> SUPPLIED DATA
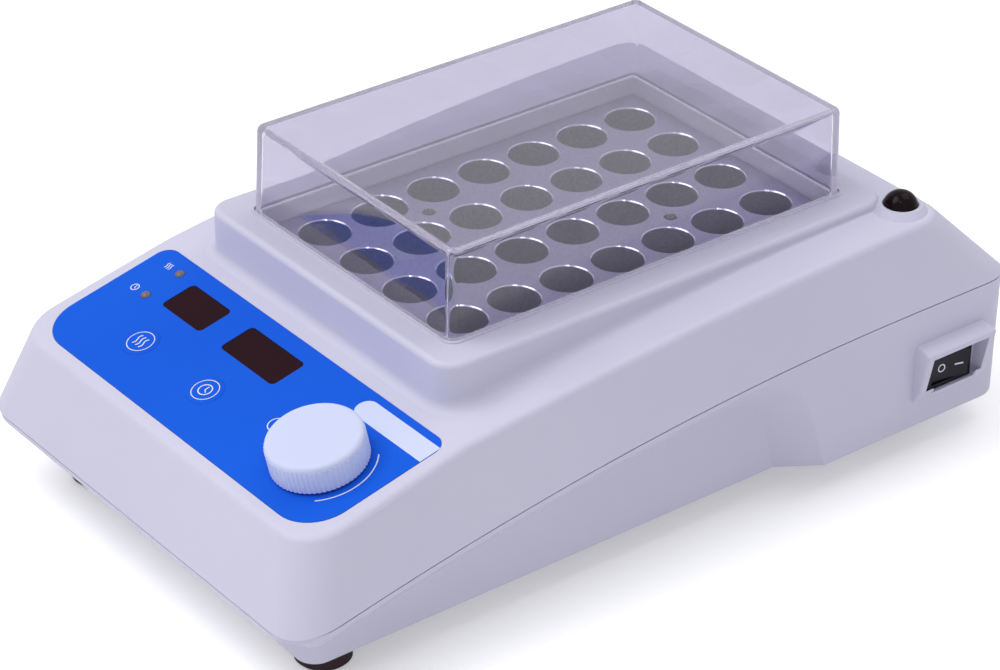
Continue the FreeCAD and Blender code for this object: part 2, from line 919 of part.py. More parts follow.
def hood_shape():
    # Hood that overhangs the switch, wide above, its underside running back into the side wall
    root = half_w - hood_root
    outline = Part.makePolygon([
        V(root, hood_front_y, hood_top_z + hood_top_fall),
        V(half_w + hood_reach, hood_front_y, hood_top_z),
        V(half_w + hood_low_reach, hood_front_y, hood_lip_z),
        V(half_w + layer_gap, hood_front_y, hood_low_z),
        V(root, hood_front_y, hood_low_z),
        V(root, hood_front_y, hood_top_z + hood_top_fall),
    ])
    hood = Part.Face(outline).extrude(V(0, hood_l, 0))
    hood = hood.makeFillet(hood_edge_r, [e for e in hood.Edges if e.CenterOfMass.x > half_w + past])
    pad = box(
        root - hood_pad, half_w - switch_sink, hood_front_y, hood_rear_y,
        hood_low_z - hood_pad_under, hood_top_z + hood_pad_over)
    return hood.fuse(pad)


def hood_pocket():
    # Room in front of the switch, its floor rising from the bezel to the lip
    low = switch_mid_z - switch_half_z - seat_gap
    lip = hood_lip_z + hood_lip_h
    high = hood_top_z - hood_top_wall
    back = half_w - switch_sink
    y = hood_front_y + hood_front_wall
    outline = Part.makePolygon([
        V(back, y, low), V(switch_front_x, y, low), V(half_w + hood_low_reach, y, lip),
        V(half_w + far, y, lip), V(half_w + far, y, high), V(back, y, high), V(back, y, low),
    ])
    return Part.Face(outline).extrude(V(0, hood_l - hood_front_wall - hood_rear_wall, 0))


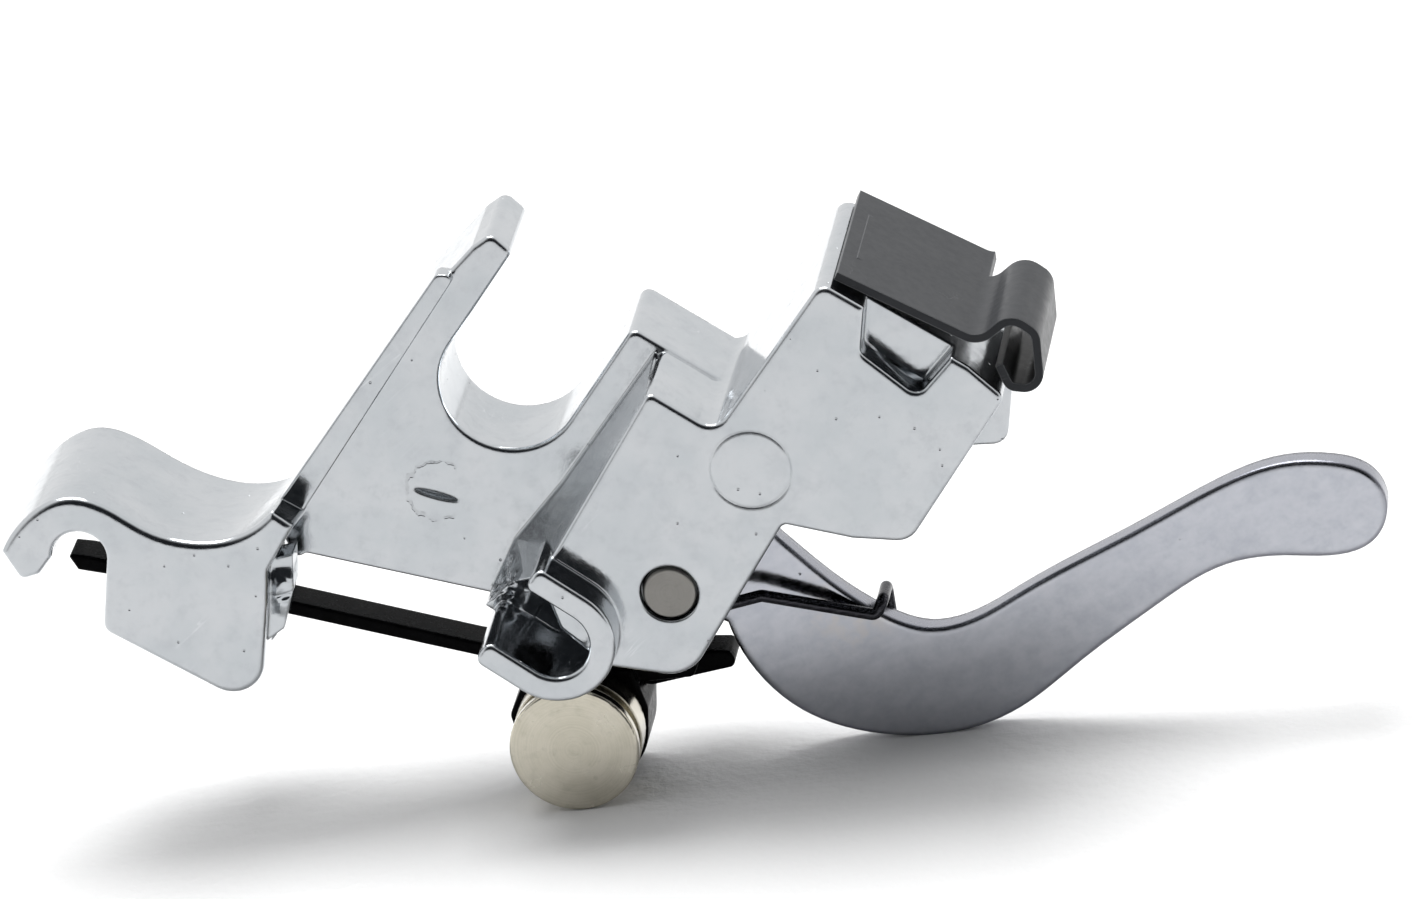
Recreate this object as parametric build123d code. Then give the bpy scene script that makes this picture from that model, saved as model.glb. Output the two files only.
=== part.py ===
"""Clip-on presser-foot holder for a sewing machine, with its release lever, latch and guide clip.

Working frame while modelling: origin on the lever pivot axis, X along the holder toward the lever
tail, Y into the holder (all pins run along Y, the near cheek's face is Y = 0), Z up.
Everything is moved at the end so the assembly stands on Z = 0, centred on the origin.
"""
import os

from build123d import *

# ---------------------------------------------------------------- driving dimensions (mm)
BODY_DEPTH = 10.0                     # near cheek face to far cheek face
CHEEK = 1.4                           # wall of both cheeks
EDGE = 0.2                            # rounding of the casting's edges
JAW_FRONT, JAW_SLOT = 1.9, (4.1, 6.75)  # near face of the hook jaw, and the slot the latch runs in
PLATE_FRONT = 5.0                     # face of the fork plate that meets the presser bar
RIB_FRONT = 4.5                       # raised rib along the outer arm

FORK_WIDTH = 5.95                     # slot for the thumb screw
FORK_CENTRE = (-6.15, 8.15)           # centre of the round end of that slot
FORK_ANGLE = 49.3                     # direction the slot opens in

LOOP_CENTRE, LOOP_ANGLE = (-4.85, -1.1), 139.0   # U-shaped guard beside the pivot
LOOP_INNER, LOOP_OUTER, LOOP_LEG = 1.48, 2.56, 2.4
LOOP_FRONT, LOOP_BACK = -1.8, 3.0

PIN_R = 1.13                          # cross pin that carries lever and latch
RUN = 0.04                            # radial running clearance on the pin
RELIEF, RELIEF_DEPTH = 0.13, 0.45     # open ring around each end of the pin

LEVER_Y = (4.95, 6.05)                # steel release lever
ARM_Y = (4.5, 6.3)                    # latch strip
LOBE_Y = (3.5, 4.75)                  # part of the latch that rides on the cross pin
EAR_Y = (3.2, 6.3)                    # ear that carries the roller

ROLLER_CENTRE, ROLLER_R = (-5.2, -6.81), 2.75
ROLLER_Y = (0.45, 3.05)
STUD_R = 0.8

WIRE_R = 0.26                         # return spring wire
COIL_R, COIL_TURNS, COIL_Y = 1.62, 2.24, 1.8
COIL_PITCH, COIL_START = 0.53, 168.5  # the coil begins beside the pin and ends below it

CLIP_T = 0.35                         # guide clip sheet
CLIP_Y, CURL_Y = (0.6, 10.2), (0.6, 7.3)


# ---------------------------------------------------------------- shape helpers
def profile(*corners):
    """Closed outline in the X-Z plane from (x, z, corner radius) triples."""
    face = make_face(Polyline(*[(x, z) for x, z, _ in corners], close=True))
    for x, z, radius in corners:
        if radius:
            face = fillet(face.vertices().sort_by_distance((x, z))[0], radius)
    return face


def slab(face, y_near, y_far, rounding=0.0):
    """Thicken an X-Z outline from y_near to y_far; rounding softens the edges of the near face."""
    solid = extrude(Plane.XZ.offset(-y_far) * face, amount=y_far - y_near, dir=(0, -1, 0))
    return fillet(edges_at(solid, y_near), rounding) if rounding else solid


def edges_at(solid, y):
    """Edges that lie flat in the plane at that depth."""
    return solid.edges().filter_by_position(Axis.Y, y - 0.001, y + 0.001)


def rod(centre, radius, y_near, y_far):
    """Round bar along Y."""
    return slab(Pos(*centre) * Circle(radius), y_near, y_far)


def stadium(centre, radius, angle, length):
    """Slot-shaped outline: round end at centre, straight sides running out along angle."""
    run = Rot(0, 0, angle) * Pos(length / 2, 0) * Rectangle(length, 2 * radius)
    return Pos(*centre) * (Circle(radius) + run)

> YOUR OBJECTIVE
Extract the full set of entries word for word.

> RESPONSE FOR THIS EXERCISE
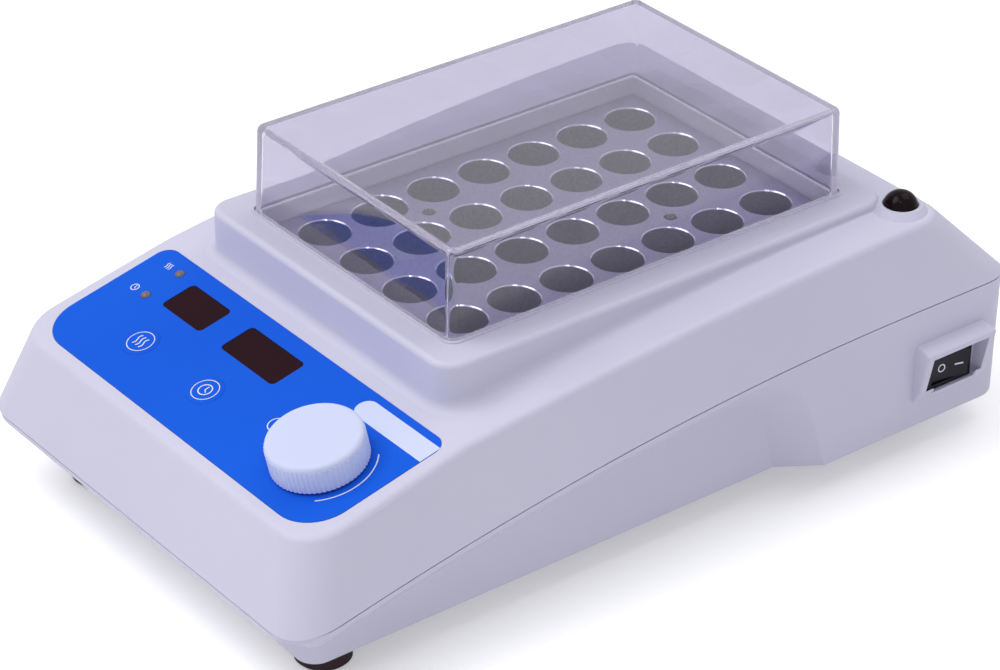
Continue the FreeCAD and Blender code for this object: part 2, from line 919 of part.py. More parts follow.
def hood_shape():
    # Hood that overhangs the switch, wide above, its underside running back into the side wall
    root = half_w - hood_root
    outline = Part.makePolygon([
        V(root, hood_front_y, hood_top_z + hood_top_fall),
        V(half_w + hood_reach, hood_front_y, hood_top_z),
        V(half_w + hood_low_reach, hood_front_y, hood_lip_z),
        V(half_w + layer_gap, hood_front_y, hood_low_z),
        V(root, hood_front_y, hood_low_z),
        V(root, hood_front_y, hood_top_z + hood_top_fall),
    ])
    hood = Part.Face(outline).extrude(V(0, hood_l, 0))
    hood = hood.makeFillet(hood_edge_r, [e for e in hood.Edges if e.CenterOfMass.x > half_w + past])
    pad = box(
        root - hood_pad, half_w - switch_sink, hood_front_y, hood_rear_y,
        hood_low_z - hood_pad_under, hood_top_z + hood_pad_over)
    return hood.fuse(pad)


def hood_pocket():
    # Room in front of the switch, its floor rising from the bezel to the lip
    low = switch_mid_z - switch_half_z - seat_gap
    lip = hood_lip_z + hood_lip_h
    high = hood_top_z - hood_top_wall
    back = half_w - switch_sink
    y = hood_front_y + hood_front_wall
    outline = Part.makePolygon([
        V(back, y, low), V(switch_front_x, y, low), V(half_w + hood_low_reach, y, lip),
        V(half_w + far, y, lip), V(half_w + far, y, high), V(back, y, high), V(back, y, low),
    ])
    return Part.Face(outline).extrude(V(0, hood_l - hood_front_wall - hood_rear_wall, 0))


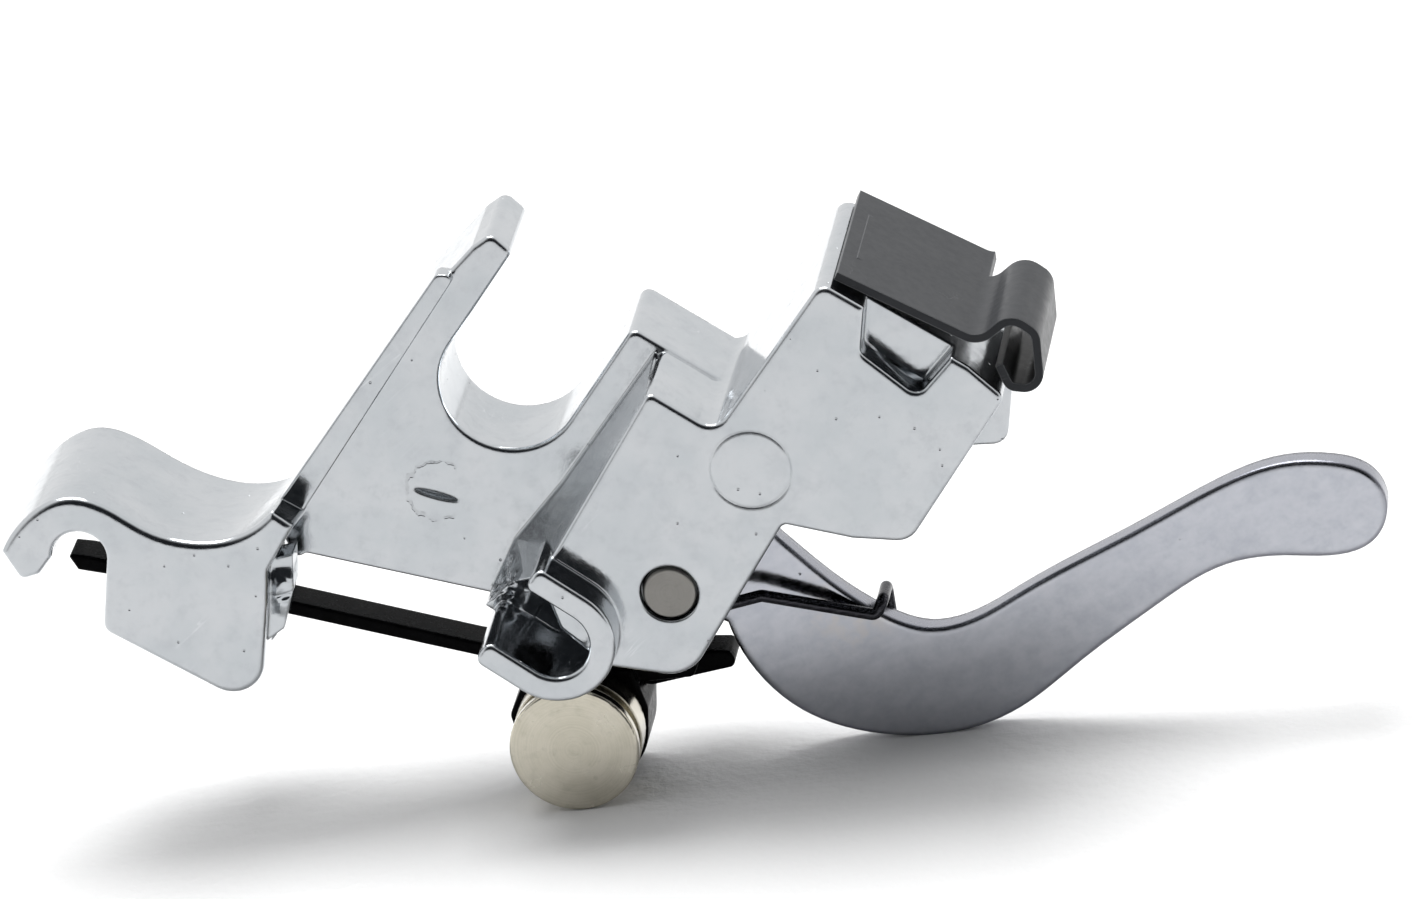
Recreate this object as parametric build123d code. Then give the bpy scene script that makes this picture from that model, saved as model.glb. Output the two files only.
=== part.py ===
"""Clip-on presser-foot holder for a sewing machine, with its release lever, latch and guide clip.

Working frame while modelling: origin on the lever pivot axis, X along the holder toward the lever
tail, Y into the holder (all pins run along Y, the near cheek's face is Y = 0), Z up.
Everything is moved at the end so the assembly stands on Z = 0, centred on the origin.
"""
import os

from build123d import *

# ---------------------------------------------------------------- driving dimensions (mm)
BODY_DEPTH = 10.0                     # near cheek face to far cheek face
CHEEK = 1.4                           # wall of both cheeks
EDGE = 0.2                            # rounding of the casting's edges
JAW_FRONT, JAW_SLOT = 1.9, (4.1, 6.75)  # near face of the hook jaw, and the slot the latch runs in
PLATE_FRONT = 5.0                     # face of the fork plate that meets the presser bar
RIB_FRONT = 4.5                       # raised rib along the outer arm

FORK_WIDTH = 5.95                     # slot for the thumb screw
FORK_CENTRE = (-6.15, 8.15)           # centre of the round end of that slot
FORK_ANGLE = 49.3                     # direction the slot opens in

LOOP_CENTRE, LOOP_ANGLE = (-4.85, -1.1), 139.0   # U-shaped guard beside the pivot
LOOP_INNER, LOOP_OUTER, LOOP_LEG = 1.48, 2.56, 2.4
LOOP_FRONT, LOOP_BACK = -1.8, 3.0

PIN_R = 1.13                          # cross pin that carries lever and latch
RUN = 0.04                            # radial running clearance on the pin
RELIEF, RELIEF_DEPTH = 0.13, 0.45     # open ring around each end of the pin

LEVER_Y = (4.95, 6.05)                # steel release lever
ARM_Y = (4.5, 6.3)                    # latch strip
LOBE_Y = (3.5, 4.75)                  # part of the latch that rides on the cross pin
EAR_Y = (3.2, 6.3)                    # ear that carries the roller

ROLLER_CENTRE, ROLLER_R = (-5.2, -6.81), 2.75
ROLLER_Y = (0.45, 3.05)
STUD_R = 0.8

WIRE_R = 0.26                         # return spring wire
COIL_R, COIL_TURNS, COIL_Y = 1.62, 2.24, 1.8
COIL_PITCH, COIL_START = 0.53, 168.5  # the coil begins beside the pin and ends below it

CLIP_T = 0.35                         # guide clip sheet
CLIP_Y, CURL_Y = (0.6, 10.2), (0.6, 7.3)


# ---------------------------------------------------------------- shape helpers
def profile(*corners):
    """Closed outline in the X-Z plane from (x, z, corner radius) triples."""
    face = make_face(Polyline(*[(x, z) for x, z, _ in corners], close=True))
    for x, z, radius in corners:
        if radius:
            face = fillet(face.vertices().sort_by_distance((x, z))[0], radius)
    return face


def slab(face, y_near, y_far, rounding=0.0):
    """Thicken an X-Z outline from y_near to y_far; rounding softens the edges of the near face."""
    solid = extrude(Plane.XZ.offset(-y_far) * face, amount=y_far - y_near, dir=(0, -1, 0))
    return fillet(edges_at(solid, y_near), rounding) if rounding else solid


def edges_at(solid, y):
    """Edges that lie flat in the plane at that depth."""
    return solid.edges().filter_by_position(Axis.Y, y - 0.001, y + 0.001)


def rod(centre, radius, y_near, y_far):
    """Round bar along Y."""
    return slab(Pos(*centre) * Circle(radius), y_near, y_far)


def stadium(centre, radius, angle, length):
    """Slot-shaped outline: round end at centre, straight sides running out along angle."""
    run = Rot(0, 0, angle) * Pos(length / 2, 0) * Rectangle(length, 2 * radius)
    return Pos(*centre) * (Circle(radius) + run)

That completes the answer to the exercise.